'Science fiction's time has come of age," says Bonnie Hammer, president of the Sci-Fi Channel. "We're all walking around with cellphones and palm pilots, reading our e-mail; information is flying back and forth via fax - way beyond what was predicted even 10 years ago.... More scientists are saying they do believe there is life on other planets. Science fiction is not quirky anymore; we live in a futuristic world now."
Sci-fi is doing well on TV and in the movies, too. Part of the reason lies in the human imagination's need to penetrate the mysterious - to make itself at home with what it does not understand and to detoxify its fears about the unknown. Even unnameable catastrophes (monsters) are less frightening if human beings can defeat them.

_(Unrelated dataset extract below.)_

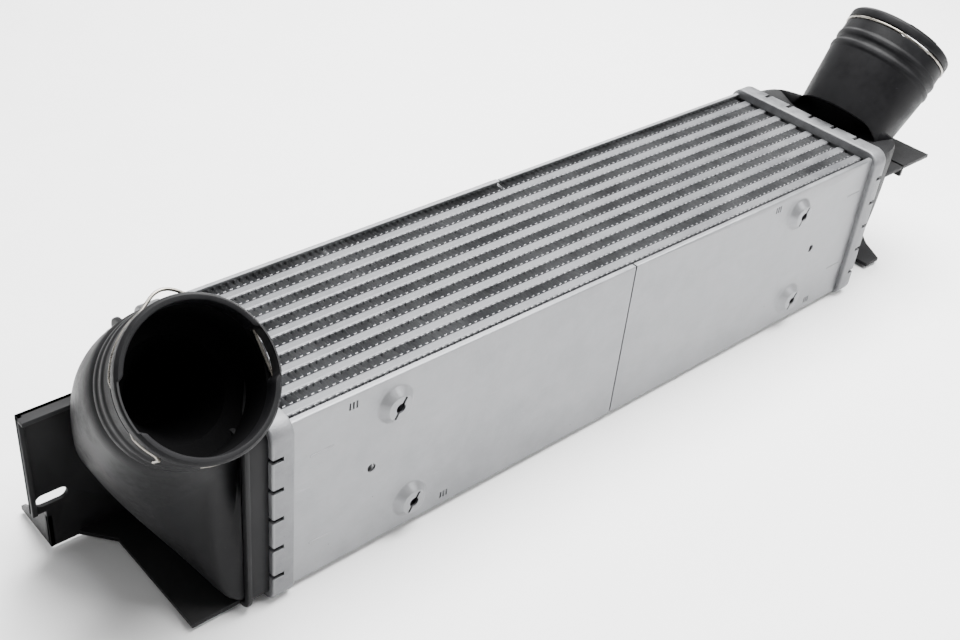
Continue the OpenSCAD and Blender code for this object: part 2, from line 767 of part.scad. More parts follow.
module outlet_clip() {
    at_outlet()
        on_neck([out_neck_x, out_neck_y, out_neck_z], out_neck_tilt, 90)
            clip(out_bore_r, false, out_window_turn);
}

inlet_tank();
outlet_tank();
at_inlet() header();  // inlet_header
at_outlet() header();  // outlet_header
at_inlet() gasket();  // inlet_gasket
at_outlet() gasket();  // outlet_gasket
front_plate_inlet();
front_plate_outlet();
rear_plate_inlet();
rear_plate_outlet();
inlet_clip();
outlet_clip();
for (i = [1:tube_count]) {
    tube(i);
    turbulator(i);
}
for (i = [1:tube_count + 1])
    fin_row(i);
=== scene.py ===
"""Charge-air intercooler: the looks of its core, plates, headers, end tanks and wire clips.

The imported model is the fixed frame. Lengths in the classes are in millimetres, as on a drawing, and
become metres where a mesh is made. Each end of the intercooler is drawn outwards from the core's end.
"""

from __future__ import annotations

import json
import logging
import math
from dataclasses import dataclass
from enum import Enum
from typing import Callable, Sequence

import bmesh
import bpy
from mathutils import Matrix, Vector

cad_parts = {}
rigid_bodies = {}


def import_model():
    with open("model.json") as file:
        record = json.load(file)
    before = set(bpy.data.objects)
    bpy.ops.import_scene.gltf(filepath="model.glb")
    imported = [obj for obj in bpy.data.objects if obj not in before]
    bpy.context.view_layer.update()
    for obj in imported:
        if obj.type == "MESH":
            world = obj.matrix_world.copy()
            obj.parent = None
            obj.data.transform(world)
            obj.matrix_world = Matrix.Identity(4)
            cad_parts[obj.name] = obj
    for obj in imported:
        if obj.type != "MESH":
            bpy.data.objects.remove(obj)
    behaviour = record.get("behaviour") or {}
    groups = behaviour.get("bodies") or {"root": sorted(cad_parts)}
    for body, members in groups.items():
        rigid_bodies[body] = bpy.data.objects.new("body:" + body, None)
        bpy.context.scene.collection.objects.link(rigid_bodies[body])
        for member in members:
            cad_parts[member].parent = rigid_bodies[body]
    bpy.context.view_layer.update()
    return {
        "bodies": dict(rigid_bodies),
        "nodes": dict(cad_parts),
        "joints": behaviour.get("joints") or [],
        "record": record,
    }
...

Then, too, what we know of our past makes us long to imagine and inhabit our future. We identify with those noble future astronauts who offer us a window onto a shrinking universe. We want to look back with them on our own era.
Cautionary tales are popular in the genre. It's a good place to consider ethics. Who are we? Are we noble specimens of our world? Are we harming our planet beyond repair? Are we creating an environmental apocalypse? These questions are asked in science fiction, and almost all involve one long search for the meaning of our existence: Do we belong here among the stars?

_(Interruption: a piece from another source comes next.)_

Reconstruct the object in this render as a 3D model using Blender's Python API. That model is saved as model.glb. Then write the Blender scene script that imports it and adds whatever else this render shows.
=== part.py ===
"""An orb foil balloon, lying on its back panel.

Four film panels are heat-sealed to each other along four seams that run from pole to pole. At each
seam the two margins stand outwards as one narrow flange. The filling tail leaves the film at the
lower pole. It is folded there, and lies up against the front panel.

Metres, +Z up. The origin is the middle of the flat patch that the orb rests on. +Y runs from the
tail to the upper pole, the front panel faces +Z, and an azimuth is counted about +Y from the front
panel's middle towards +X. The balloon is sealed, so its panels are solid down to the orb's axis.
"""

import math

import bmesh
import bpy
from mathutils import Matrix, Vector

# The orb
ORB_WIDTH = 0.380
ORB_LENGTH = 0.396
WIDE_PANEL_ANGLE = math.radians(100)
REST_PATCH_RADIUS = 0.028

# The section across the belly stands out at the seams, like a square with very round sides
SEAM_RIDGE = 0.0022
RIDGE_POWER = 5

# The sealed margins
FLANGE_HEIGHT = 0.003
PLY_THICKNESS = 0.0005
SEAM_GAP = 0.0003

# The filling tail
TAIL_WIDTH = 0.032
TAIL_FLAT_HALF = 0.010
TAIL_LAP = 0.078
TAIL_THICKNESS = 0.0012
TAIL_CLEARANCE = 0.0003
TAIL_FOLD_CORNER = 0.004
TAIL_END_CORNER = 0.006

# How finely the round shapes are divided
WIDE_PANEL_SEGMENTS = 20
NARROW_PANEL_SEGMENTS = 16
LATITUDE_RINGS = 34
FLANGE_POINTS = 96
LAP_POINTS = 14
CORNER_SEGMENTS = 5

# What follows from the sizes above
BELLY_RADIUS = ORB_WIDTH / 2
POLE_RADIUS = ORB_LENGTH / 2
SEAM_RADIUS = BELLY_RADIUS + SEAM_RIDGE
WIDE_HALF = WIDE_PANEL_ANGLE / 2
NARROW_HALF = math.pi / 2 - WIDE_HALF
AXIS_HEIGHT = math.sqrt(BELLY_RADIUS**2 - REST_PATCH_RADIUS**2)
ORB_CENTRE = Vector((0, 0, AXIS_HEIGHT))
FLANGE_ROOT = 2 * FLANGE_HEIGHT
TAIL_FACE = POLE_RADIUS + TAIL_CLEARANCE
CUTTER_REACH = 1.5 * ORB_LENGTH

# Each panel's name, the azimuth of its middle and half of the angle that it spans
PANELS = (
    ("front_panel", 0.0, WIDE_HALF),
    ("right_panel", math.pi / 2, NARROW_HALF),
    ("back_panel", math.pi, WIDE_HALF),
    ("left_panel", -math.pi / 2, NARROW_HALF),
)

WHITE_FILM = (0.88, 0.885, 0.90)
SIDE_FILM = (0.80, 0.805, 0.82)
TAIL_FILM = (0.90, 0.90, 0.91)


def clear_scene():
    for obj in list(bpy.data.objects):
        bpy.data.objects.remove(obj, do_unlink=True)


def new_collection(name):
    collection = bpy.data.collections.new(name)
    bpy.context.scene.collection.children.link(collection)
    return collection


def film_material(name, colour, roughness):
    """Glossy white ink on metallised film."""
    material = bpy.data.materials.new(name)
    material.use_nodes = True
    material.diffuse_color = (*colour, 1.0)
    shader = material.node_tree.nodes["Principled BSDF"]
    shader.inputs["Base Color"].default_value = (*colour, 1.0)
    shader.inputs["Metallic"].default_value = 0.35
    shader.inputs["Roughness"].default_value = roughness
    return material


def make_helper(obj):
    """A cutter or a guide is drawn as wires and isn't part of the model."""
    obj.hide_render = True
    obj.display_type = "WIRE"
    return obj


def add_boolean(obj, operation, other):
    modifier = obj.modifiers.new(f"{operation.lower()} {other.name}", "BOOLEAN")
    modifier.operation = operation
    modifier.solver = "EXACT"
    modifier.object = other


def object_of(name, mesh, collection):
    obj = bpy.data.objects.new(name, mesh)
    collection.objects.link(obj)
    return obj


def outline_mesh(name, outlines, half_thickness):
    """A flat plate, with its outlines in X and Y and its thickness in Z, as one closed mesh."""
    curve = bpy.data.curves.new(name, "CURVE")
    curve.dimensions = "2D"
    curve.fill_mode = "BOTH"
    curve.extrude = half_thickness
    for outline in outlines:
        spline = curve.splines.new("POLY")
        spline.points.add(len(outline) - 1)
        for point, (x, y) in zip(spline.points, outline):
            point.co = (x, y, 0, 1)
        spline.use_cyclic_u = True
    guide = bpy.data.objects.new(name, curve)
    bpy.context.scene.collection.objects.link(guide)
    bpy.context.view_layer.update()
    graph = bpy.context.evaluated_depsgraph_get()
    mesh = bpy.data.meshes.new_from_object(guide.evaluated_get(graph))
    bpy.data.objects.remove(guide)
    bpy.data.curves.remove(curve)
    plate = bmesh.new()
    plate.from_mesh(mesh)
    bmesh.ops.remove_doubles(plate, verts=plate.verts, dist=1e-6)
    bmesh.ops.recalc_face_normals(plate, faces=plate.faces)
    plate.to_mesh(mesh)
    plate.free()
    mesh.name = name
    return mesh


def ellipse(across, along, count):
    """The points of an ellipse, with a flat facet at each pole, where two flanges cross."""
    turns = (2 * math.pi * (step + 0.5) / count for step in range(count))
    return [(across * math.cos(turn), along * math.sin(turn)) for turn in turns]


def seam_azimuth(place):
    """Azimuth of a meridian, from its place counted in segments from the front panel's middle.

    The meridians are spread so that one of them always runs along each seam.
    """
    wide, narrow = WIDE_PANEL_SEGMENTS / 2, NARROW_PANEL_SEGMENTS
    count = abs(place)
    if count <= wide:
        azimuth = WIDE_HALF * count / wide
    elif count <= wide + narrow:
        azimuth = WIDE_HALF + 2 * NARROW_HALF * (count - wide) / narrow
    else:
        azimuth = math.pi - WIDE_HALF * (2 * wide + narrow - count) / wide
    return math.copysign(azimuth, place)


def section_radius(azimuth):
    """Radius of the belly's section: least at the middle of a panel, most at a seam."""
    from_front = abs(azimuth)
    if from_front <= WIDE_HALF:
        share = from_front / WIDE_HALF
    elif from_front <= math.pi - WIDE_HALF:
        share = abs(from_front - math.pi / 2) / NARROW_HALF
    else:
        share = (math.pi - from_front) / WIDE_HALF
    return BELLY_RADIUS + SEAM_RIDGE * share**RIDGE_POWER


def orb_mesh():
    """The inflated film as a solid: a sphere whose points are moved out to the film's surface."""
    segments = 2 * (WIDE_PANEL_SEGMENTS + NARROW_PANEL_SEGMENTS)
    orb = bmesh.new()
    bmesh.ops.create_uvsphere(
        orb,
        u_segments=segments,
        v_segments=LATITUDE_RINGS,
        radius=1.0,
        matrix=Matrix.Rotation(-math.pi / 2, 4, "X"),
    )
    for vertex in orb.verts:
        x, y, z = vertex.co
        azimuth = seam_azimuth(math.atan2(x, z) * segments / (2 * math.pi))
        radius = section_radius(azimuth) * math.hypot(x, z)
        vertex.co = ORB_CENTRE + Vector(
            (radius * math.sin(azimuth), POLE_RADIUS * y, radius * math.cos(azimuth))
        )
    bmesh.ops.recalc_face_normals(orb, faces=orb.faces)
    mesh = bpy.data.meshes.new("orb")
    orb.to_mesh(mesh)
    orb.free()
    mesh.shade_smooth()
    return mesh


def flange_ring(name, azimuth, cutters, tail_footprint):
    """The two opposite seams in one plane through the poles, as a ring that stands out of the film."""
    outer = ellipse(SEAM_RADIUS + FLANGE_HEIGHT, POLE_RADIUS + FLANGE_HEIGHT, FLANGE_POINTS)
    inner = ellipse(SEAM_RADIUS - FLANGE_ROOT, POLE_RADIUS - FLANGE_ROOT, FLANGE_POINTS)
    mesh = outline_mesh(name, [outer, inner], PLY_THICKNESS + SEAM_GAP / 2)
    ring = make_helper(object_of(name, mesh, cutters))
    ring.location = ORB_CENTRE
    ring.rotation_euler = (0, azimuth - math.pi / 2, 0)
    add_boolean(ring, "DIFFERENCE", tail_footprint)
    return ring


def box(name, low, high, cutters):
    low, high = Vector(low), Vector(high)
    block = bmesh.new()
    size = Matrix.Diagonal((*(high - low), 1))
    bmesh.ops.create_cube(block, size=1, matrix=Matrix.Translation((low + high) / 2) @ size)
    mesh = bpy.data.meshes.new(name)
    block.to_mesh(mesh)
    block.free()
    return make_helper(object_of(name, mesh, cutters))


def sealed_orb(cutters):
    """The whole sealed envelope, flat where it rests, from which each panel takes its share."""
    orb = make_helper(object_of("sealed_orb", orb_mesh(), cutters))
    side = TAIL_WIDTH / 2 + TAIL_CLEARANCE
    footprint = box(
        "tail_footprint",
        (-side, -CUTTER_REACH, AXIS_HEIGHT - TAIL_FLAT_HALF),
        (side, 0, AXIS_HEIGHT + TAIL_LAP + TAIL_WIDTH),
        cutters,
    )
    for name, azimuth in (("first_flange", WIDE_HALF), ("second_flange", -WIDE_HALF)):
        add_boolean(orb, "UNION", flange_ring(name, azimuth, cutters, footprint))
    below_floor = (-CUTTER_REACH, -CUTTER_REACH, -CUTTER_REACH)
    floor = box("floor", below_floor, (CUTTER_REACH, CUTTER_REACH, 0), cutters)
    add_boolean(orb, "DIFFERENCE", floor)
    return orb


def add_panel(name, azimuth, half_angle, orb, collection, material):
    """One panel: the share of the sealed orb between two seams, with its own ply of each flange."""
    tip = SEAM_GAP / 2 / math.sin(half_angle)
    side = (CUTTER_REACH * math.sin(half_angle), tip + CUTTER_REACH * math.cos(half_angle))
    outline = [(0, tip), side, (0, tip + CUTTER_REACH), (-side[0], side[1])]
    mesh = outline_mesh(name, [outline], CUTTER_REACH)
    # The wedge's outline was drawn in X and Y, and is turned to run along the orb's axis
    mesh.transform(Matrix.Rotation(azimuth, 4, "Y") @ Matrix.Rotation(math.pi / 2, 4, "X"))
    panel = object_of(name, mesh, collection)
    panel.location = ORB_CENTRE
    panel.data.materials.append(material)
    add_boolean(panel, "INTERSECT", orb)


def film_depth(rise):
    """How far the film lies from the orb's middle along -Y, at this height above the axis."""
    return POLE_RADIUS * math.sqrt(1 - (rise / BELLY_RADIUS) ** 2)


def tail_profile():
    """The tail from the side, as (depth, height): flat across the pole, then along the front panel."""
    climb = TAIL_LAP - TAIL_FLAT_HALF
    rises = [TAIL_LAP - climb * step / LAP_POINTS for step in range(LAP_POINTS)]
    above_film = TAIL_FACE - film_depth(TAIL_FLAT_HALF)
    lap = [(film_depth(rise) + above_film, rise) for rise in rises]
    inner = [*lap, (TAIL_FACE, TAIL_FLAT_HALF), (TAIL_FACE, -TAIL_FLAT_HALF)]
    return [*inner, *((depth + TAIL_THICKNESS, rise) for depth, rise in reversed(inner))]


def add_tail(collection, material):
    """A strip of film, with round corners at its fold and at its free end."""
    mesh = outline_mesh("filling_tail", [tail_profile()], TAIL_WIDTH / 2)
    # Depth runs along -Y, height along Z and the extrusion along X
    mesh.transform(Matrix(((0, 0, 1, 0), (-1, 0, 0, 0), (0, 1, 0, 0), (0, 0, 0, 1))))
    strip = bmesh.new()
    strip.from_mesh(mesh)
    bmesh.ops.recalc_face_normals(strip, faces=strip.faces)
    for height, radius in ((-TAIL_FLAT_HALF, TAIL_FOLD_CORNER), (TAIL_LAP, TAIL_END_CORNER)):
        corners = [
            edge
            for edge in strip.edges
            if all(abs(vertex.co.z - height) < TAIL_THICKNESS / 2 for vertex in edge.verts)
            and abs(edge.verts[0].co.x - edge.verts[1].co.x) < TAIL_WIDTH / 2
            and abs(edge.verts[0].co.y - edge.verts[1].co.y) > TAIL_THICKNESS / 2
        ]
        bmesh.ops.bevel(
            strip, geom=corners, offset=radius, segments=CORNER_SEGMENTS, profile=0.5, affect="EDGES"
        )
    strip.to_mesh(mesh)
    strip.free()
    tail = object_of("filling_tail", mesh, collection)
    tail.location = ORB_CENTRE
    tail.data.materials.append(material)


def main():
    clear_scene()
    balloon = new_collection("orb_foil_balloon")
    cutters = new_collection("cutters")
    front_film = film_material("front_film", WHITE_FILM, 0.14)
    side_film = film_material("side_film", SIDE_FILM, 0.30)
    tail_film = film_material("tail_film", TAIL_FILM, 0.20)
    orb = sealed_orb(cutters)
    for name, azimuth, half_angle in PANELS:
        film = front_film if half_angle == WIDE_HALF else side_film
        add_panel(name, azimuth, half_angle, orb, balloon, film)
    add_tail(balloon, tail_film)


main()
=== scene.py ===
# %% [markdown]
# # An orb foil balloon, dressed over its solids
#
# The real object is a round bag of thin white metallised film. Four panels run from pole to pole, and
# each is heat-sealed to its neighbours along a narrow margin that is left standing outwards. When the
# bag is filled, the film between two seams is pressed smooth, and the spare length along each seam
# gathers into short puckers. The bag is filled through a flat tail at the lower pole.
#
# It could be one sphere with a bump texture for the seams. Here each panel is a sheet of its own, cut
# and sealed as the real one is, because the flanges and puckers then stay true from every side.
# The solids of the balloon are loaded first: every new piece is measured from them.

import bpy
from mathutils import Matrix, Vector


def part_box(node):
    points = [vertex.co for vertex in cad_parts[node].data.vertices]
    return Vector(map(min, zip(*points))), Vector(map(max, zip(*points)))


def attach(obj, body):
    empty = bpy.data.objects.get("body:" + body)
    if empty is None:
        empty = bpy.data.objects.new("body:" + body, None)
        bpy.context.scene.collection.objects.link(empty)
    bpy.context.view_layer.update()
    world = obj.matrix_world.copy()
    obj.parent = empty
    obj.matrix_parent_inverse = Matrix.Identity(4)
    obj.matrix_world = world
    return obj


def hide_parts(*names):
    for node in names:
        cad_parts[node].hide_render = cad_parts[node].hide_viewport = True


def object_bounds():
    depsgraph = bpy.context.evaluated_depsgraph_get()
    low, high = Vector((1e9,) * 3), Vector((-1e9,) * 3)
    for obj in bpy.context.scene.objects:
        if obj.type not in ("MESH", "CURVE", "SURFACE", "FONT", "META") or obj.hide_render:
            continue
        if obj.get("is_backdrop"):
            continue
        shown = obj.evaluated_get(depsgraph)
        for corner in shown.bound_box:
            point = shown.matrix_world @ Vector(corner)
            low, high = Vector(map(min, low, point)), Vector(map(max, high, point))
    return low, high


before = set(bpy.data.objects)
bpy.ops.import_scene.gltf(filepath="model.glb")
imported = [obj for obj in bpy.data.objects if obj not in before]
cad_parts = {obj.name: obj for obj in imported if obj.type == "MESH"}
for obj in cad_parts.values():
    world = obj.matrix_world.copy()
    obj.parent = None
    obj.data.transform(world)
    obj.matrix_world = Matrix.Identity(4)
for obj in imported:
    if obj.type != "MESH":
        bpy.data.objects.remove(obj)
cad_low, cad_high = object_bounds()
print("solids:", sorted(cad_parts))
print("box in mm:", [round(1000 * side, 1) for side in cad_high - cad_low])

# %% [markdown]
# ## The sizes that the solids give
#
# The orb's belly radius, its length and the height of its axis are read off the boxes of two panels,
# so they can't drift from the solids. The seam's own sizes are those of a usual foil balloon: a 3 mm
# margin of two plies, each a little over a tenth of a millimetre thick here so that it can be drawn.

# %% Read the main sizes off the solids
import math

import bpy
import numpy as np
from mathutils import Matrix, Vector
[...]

So it's not too surprising that the Sci-Fi Channel is prospering. (It added another night of all-original programming this year) and that its new president is developing different kinds of original programming to keep the fans intrigued. In fact, the channel is establishing itself as a purveyor of witty, well-written, and alternative TV. "We're defining sci-fi as anything outside what we know to be true," says Ms. Hammer.
The new series The Chronicle (Saturdays, 9 p.m.) is perhaps the best Sci-Fi news of this season. Witty and weird, it boasts a fine ensemble cast and a delightful premise: Consider what the world would be like if all those supermarket tabloid stories were true! Based on the book, "News from the Edge" by Mark Sumner, the show is "Men in Black" meets "The Front Page," and it has a story arc that celebrates integrity and conscience.
'Sci-fi is really appealing because you can postulate all kinds of things that will never come true," says "Chronicle" Executive producer Robert Greenblatt. "We make the outlandish seem plausible.... It is an intelligent genre, because there is so much science in it.... If there is a topic we're covering [say, cloning], we do feel we have to be up on the science. But in our case, we add a lot of humor, and that's a breath of fresh air."
Mr. Greenblatt likes his characters. Tucker Burns is a legitimate reporter. But following the truth sometimes means finding little green men - and reporting on them, no matter what the cost in terms of personal reputation. "There's a nobility in that decision," says Greenblatt. And it's true; that's why we like Tucker - and all the rest of them - they report the facts even though they know the world won't believe them.
The Invisible Man pays homage to the 1933 Claude Rains classic. It's a dramedy about a thief who is saved from execution when he agrees to have a nasty organism implanted in his brain - one that can make him invisible at will. Espionage and a wise-cracking antihero, a standard of the crime genre, disappears Friday nights at 8 p.m.
The intelligent, beautifully produced, sometimes soulful space opera, Farscape (Fridays at 9 p.m.), is in its third season and growing in popularity. A human astronaut who was caught in a worm hole has discovered space Nazis and assorted other villains threatening the universe. Last week's battle with the forces of evil killed him. Will John Crighton return, or is he gone forever? Produced by the Jim Henson Company and Hallmark Entertainment, " 'Farscape' is a fabulous vehicle for looking at ethical, moral, political, and social issues," says Hammer, adding that, in fact, these tales, like so many sci-fi stories, are really morality plays.
First Wave (Saturdays at 8 p.m.) is winding down to its conclusion (unless some deus ex machina salvation saves it). This alien invasion story, like "The X-Files" before it, involves the paranormal as well as "Invasion of the Body Snatchers" creepiness. But it has been a pleasure to watch actor Sebastian Spence grow into his role as the hero guided by Nostradamus predictions.
The Outer Limits (Saturdays at 10 p.m.) is on its seventh season, but this is its first on Sci-Fi, and it's as good or better than ever.
Hammer emphasizes Friday and Saturday nights, because the networks have traditionally neglected these nights. Her strategy for the channel includes lots of minis and movies as well as more "reality" series. (Here's hoping they prove more interesting than the channel's physic show, "Crossing Over with John Edwards.")
But the most promising prospect of all is a collaboration with Steven Spielberg and DreamWorks for "Taken." The 20-hour epic adventure, slated to air in 2002, covers 50 years and three families plagued by alien abductions. As high up on the dial as the Sci-Fi Channel is, it will surely lure more viewers with programming of this caliber.